Eva Högl, the parliamentary commissioner for the armed forces, singled out the country’s slow defence procurement hampering the Bundeswehr’s much-needed upgrade. In her 170-page report submitted to parliament on Tuesday, she welcomed the announcement last year by chancellor Olaf Scholz that included a special €100bn fund for military refurbishments and praised decisions to buy F-35 fighter jets, transport helicopters and armed drones.
But Högl said that even if some new equipment was on its way, in 2022 “not a cent had arrived from the special fund”.
She added: “If we stayed at the current pace and the existing framework conditions, it would take about half a century before just the current infrastructure of the Bundeswehr was completely renovated.”
Germany’s defence ministry did not immediately respond to a request for comment, but last month it said €30bn had been “contractually committed”, adding: “And as soon as the goods come in . . . we can pay that.”

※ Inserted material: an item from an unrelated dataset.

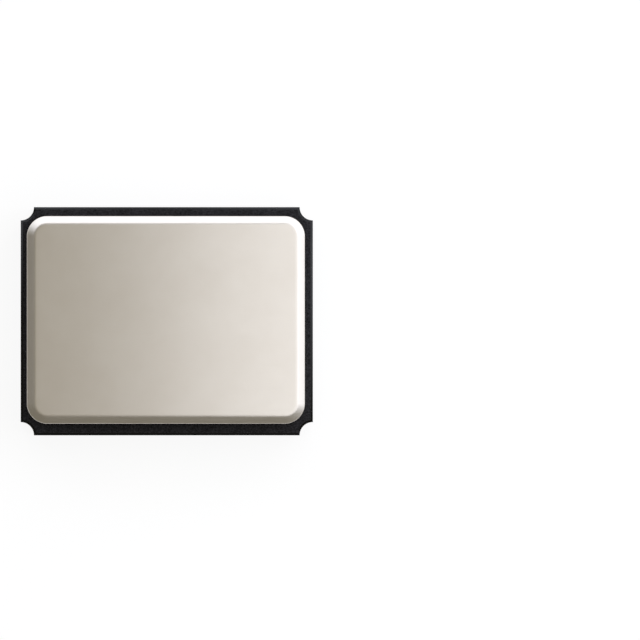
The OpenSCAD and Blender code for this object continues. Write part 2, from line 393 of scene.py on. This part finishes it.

Högl said Russia’s invasion of Ukraine had exacerbated the deep problems with equipment for the armed forces because “the sensible and correct” decision by Berlin to send an array of weapons to Kyiv had created gaps that had proved difficult to fill. She urged officials to ensure that the equipment was “replaced quickly in order not to permanently damage the operational readiness of the Bundeswehr”.
She repeated a previous call for the special fund to be tripled to €300bn, arguing that the existing figure would not be enough to make up for the serious shortfalls in the armed forces.
Billions more, she added, would be required to replenish depleted stocks of ammunition, which are not covered by the €100bn fund, at a time when Europe is trying to keep pace with Ukraine’s consumption of artillery shells.
Högl’s report underlined the challenges faced by Germany’s new defence minister, Boris Pistorius, who was appointed in January after the resignation of his gaffe-prone predecessor Christine Lambrecht.
Though Pistorius has won praise even from sceptics of Scholz’s government and its response to the war in Ukraine, analysts warn he must confront the enormous task of overhauling the ministry and speeding up the procurement system.
Pistorius has been arguing for an extra €10bn a year in negotiations over the 2024 budget to take annual defence spending to €60bn. But the Social Democrat defence minister has struggled to persuade the hawkish ministry of finance to approve the top-up.
Even that figure would fall short of the amount Germany needed to fulfil its Nato obligation to spend 2 per cent of gross domestic product on defence. Berlin spent just 1.44 per cent of GDP on defence last year, according to provisional Nato figures.